The ending varies slightly according to different surviving prints. There is a nineteen and a half-minute version attributed to director Percy Pembroke (or Joe Rock and Scott Pembroke according to some sources) which ends with Stan’s advance on Leonard being met with a vase cracked over his head. Also there exists a two minutes-longer version (approved by a display card of the old British Board of Film Censors), directed by Harry Sweet, whereby after her rebuttal Mr Pryde loops himself intimately under Leonard’s necklace while his learned colleagues clamour outside for him – which then cuts inconclusively to an end piano credit.
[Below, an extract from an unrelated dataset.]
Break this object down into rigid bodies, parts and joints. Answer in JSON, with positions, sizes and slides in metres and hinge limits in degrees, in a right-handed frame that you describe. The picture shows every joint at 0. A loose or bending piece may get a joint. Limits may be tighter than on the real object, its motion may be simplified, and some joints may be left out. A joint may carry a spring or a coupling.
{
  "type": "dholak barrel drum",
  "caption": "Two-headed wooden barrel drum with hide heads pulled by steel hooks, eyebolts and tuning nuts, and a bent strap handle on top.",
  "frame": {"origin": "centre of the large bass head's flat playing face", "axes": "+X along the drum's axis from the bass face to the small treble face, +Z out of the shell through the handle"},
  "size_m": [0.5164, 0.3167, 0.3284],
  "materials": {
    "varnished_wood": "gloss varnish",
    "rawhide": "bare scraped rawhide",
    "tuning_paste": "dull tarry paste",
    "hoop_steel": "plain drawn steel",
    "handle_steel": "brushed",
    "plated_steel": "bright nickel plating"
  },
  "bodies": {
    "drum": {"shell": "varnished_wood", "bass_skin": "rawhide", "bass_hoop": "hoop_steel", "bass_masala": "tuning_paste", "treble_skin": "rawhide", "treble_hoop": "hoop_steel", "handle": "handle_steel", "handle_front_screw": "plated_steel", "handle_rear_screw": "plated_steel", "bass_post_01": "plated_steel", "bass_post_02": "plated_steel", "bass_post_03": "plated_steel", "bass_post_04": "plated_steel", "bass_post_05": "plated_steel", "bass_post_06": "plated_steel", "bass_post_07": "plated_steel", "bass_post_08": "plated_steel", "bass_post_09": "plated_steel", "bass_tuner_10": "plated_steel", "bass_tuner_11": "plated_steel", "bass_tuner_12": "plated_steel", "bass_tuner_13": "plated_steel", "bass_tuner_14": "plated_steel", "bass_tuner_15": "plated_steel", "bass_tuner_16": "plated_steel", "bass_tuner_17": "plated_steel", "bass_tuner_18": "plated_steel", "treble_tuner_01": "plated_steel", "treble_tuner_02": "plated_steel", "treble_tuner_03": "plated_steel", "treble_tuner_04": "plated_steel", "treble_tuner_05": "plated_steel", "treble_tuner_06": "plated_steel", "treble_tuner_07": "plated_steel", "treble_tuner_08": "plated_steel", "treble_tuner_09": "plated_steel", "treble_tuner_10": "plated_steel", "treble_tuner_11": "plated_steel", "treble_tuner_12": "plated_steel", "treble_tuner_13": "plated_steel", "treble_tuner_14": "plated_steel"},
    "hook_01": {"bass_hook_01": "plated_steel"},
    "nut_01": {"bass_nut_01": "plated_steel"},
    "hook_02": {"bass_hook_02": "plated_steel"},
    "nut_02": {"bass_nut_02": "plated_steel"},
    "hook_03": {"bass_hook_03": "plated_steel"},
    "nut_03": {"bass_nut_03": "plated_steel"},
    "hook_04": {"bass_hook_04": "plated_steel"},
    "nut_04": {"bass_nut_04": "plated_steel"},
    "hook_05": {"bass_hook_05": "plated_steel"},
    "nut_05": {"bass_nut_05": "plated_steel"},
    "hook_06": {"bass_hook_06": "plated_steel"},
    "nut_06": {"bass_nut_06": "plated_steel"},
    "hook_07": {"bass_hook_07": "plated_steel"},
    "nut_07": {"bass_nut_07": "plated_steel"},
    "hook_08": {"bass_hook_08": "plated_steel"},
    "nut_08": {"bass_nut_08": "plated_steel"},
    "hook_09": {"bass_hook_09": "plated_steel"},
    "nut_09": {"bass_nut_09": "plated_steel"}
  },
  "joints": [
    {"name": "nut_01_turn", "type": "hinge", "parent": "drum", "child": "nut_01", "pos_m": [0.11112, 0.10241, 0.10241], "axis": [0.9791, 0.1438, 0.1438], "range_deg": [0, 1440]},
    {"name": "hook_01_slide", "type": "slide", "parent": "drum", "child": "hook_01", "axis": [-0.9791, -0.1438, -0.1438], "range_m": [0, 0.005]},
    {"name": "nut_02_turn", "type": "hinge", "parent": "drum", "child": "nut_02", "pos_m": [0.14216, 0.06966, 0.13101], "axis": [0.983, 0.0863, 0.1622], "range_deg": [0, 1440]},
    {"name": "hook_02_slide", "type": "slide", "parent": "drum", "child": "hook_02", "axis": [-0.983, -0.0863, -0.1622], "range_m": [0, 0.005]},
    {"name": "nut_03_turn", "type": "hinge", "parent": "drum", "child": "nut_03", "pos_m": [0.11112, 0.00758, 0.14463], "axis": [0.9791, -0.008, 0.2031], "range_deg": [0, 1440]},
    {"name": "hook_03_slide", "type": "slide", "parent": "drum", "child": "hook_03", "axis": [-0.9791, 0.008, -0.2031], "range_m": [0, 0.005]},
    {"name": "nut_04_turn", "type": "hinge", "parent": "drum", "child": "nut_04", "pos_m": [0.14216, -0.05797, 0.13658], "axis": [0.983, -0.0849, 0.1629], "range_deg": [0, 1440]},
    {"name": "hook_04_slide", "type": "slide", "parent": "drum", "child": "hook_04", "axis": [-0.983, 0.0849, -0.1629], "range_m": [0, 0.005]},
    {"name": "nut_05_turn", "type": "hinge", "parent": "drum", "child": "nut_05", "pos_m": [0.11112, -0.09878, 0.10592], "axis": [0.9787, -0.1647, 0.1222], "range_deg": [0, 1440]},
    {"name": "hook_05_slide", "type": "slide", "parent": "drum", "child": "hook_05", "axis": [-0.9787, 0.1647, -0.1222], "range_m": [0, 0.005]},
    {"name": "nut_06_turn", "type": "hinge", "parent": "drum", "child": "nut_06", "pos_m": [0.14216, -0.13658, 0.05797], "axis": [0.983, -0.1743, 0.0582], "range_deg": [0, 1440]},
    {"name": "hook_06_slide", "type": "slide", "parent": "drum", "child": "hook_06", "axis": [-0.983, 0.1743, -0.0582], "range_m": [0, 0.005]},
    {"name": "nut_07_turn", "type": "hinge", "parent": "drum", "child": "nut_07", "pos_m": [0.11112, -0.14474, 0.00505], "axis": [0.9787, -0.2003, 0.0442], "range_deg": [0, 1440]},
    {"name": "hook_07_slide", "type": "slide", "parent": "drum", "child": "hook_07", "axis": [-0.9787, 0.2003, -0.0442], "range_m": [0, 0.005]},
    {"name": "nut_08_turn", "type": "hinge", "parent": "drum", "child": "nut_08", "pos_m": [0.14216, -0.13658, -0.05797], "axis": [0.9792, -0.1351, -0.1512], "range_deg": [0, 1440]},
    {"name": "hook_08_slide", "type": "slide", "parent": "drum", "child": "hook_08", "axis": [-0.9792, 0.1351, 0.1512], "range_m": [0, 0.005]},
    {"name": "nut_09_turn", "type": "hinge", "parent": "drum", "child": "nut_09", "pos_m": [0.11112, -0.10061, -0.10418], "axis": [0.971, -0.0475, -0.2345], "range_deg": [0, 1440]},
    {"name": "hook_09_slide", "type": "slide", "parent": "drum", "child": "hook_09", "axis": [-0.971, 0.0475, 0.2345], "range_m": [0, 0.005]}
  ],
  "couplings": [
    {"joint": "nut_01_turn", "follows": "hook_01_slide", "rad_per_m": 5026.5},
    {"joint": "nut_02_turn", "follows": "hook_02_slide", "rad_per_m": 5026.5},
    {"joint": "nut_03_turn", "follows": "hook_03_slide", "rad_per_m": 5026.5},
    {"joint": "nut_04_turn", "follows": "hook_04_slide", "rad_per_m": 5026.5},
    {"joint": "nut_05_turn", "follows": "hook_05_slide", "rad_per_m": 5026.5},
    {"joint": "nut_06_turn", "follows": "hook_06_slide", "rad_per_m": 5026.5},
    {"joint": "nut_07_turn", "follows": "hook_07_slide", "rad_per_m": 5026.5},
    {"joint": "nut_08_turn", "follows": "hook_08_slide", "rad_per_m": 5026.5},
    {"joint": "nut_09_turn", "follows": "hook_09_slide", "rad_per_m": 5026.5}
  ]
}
Dr Pyckle and Mr Pryde was the only comedy-horror send-up that Stan Laurel experimented with alone. The theme of split-personality extremes would however be mined repeatedly in his future partnership with Hardy – for example his concussion-inspired transformation into posh Lord Paddington in A Chump at Oxford, his sudden bass (then female) crooning of ‘The Trail of the Lonesome Pine’ in Way Out West after Ollie coshes him with a mallet – and the unsettlingly funny playing of each other’s wives in Twice Two.

What may also have inspired Stan during Dr Pyckle was the two conflicting faces of the public and private he had to wear during its making owing to debilitating domestic battles fought with his own common-law wife Mae Dahlberg. Simon Louvish’s invaluable biography Stan and Ollie: The Roots Of Comedy documents how Stan was forced after their vaudeville act ended to include Mae in his films despite her limitations of talent and looks compared to the belles of the day like Mabel Normand. He strained relations with his bosses by having her co-star status written into his contracts but ‘Behind the scenes, this clash of wills, and Mae’s delusions of stardom ate away at the foundations of the non-marriage, the ‘gentlemanly’ deal between Mae and Stan’.

Soon, with the dissolving of Stan’s ties to Mae, his happiest of collaborations was to come. In early 1925 Oliver Hardy came to work for the Hal Roach studio. Now Laurel and Hardy’s paths would properly narrow to a comic collision of history-making movies together that would be their real lasting legacy eclipsing all their individual work.